T井R子について21

懇談から数日後、私は再びG民商に行った。そこで赤旗を読む私にNは、
松本清張は小学校卒業だぞ」
それでも作家になった。。。そう、小説家は、学歴は絶対ではない。大江健三郎みたいに東大出でなけば作家になれないわけでない。齋藤智裕とて、慶応出身。しかしながら、私が大学に行きたがった理由は学歴ばかりでなし、「勉強できる環境」がほしかったからでもあった。

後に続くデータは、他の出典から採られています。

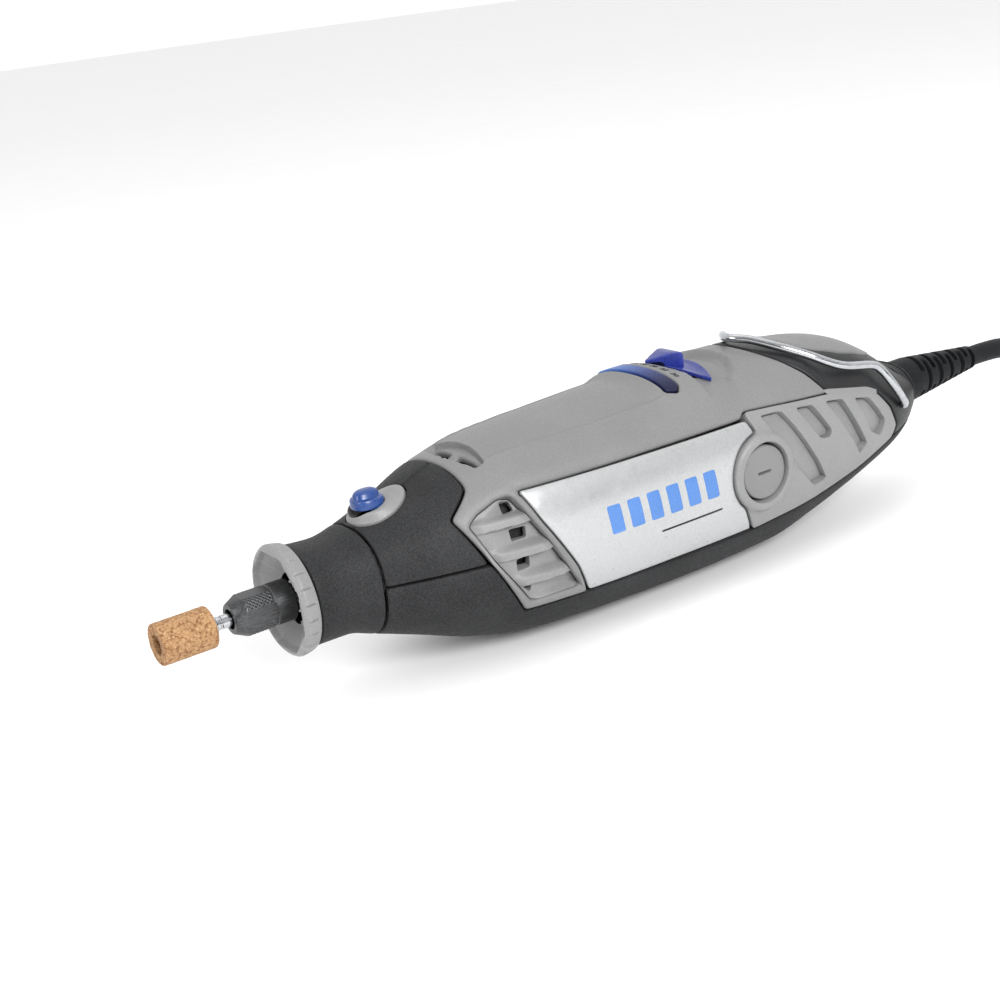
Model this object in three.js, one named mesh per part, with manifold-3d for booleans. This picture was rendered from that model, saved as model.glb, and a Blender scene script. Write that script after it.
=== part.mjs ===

とはいっても、Nは言っていたが、
「なれるのは、飯食えるのはほんの一握り」
これも、的を射ていた。
職業作家になれるのは、運がいい者だけ、というのは間違いない。
脱線したけど、Nは(赤い大学のことは忘れて一年と言わず)民商でやってくれ、と言った・・・もし万一Nが、
「3年勤めたら、新日本出版社に口を利こう」
与太でもこう言えば、私はT井に<その必要はないけど>詫びて、Nの言うことを聞いたかもしれない。しかし、悪い意味で若く、かつ愚かだった私は、T井に対して、偽善者であるにもかかわらず、彼女への誠が、脳裏を離れなかった。
_ついで申す。T井のことは、Nには話していない_
選択肢の一つだったはずのことが、盾になってしまう、皮肉だった。